Today marked the opening of my career as an actual bike racer with a team and everything. I regret to say that I did not do well. I finished dead last (or far enough back that place really didn't matter). I could blame the too long training ride yesterday; the fact that, in hindsight, my front wheel was misaligned; or I could just man up and admit to the lack of training over the winter. I now have just under four weeks to get ready for the Tour of Richland County out at Malabar Farms. My very first road race was the 2005 Ohio Road Race Championships on the same course, and I can't wait to get back there with a real bike (one without flat bars this time). Other than myself, SBR had three riders come out: Chad M., Dave S., and Chris B. all braved the cold. Chris and Dave raced in the Cat. 3/4 field and finished in the pack. Today was Chad's first road race and he managed to pull ninth in a pack of at least thirty. Kudos to him!
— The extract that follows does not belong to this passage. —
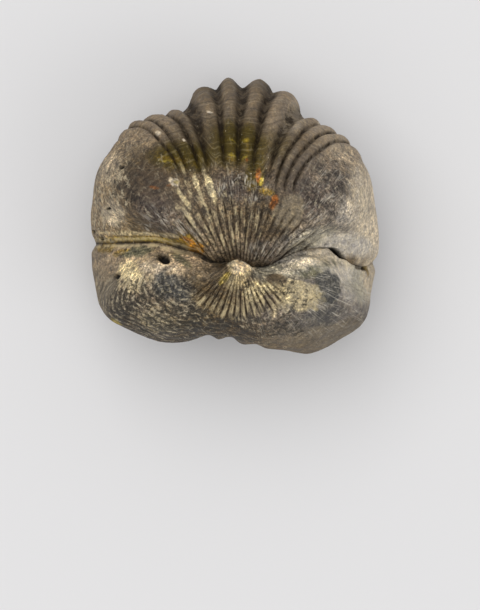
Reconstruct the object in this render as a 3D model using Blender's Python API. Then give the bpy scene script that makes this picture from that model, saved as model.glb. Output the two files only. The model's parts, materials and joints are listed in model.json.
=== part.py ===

As far as a race review I thought the course itself was nice: flat, short, and fast, and very spectator friendly. Some would say, however, that race organization, left something to be desired. Others would say it was a complete fuster cluck. Thanks to the promoter only having one registration line open, even those who pre-registered had to wait in line for almost an hour; considering that registration opened only an hour before the Cat. 4/5/Juniors/Womens race this was something of an inconvenience. Before the start of the 3/4 field, Gov. Schwarzenegger showed up to start the field and parked his motorcade right in the race path. As the 3/4s rounded turn 4 into the final straightaway, the motorcade started to pull out against the flow of cyclists. Th marshals stopped the race at that point and waited for the motorcade to leave before they restarted everything. And to add injury to insult, apparently no one on the Fat Rabbit Racing team owns a broom, as none of the corners were swept before the race; turn 4 was around a seventy-five degree hairpin loaded with gravel. I must say that I expected better from a club that puts on, at least from the reports of my teammates, some of the best triathlons in the area. I can only hope they do better next year; for now, on to Malabar Farms!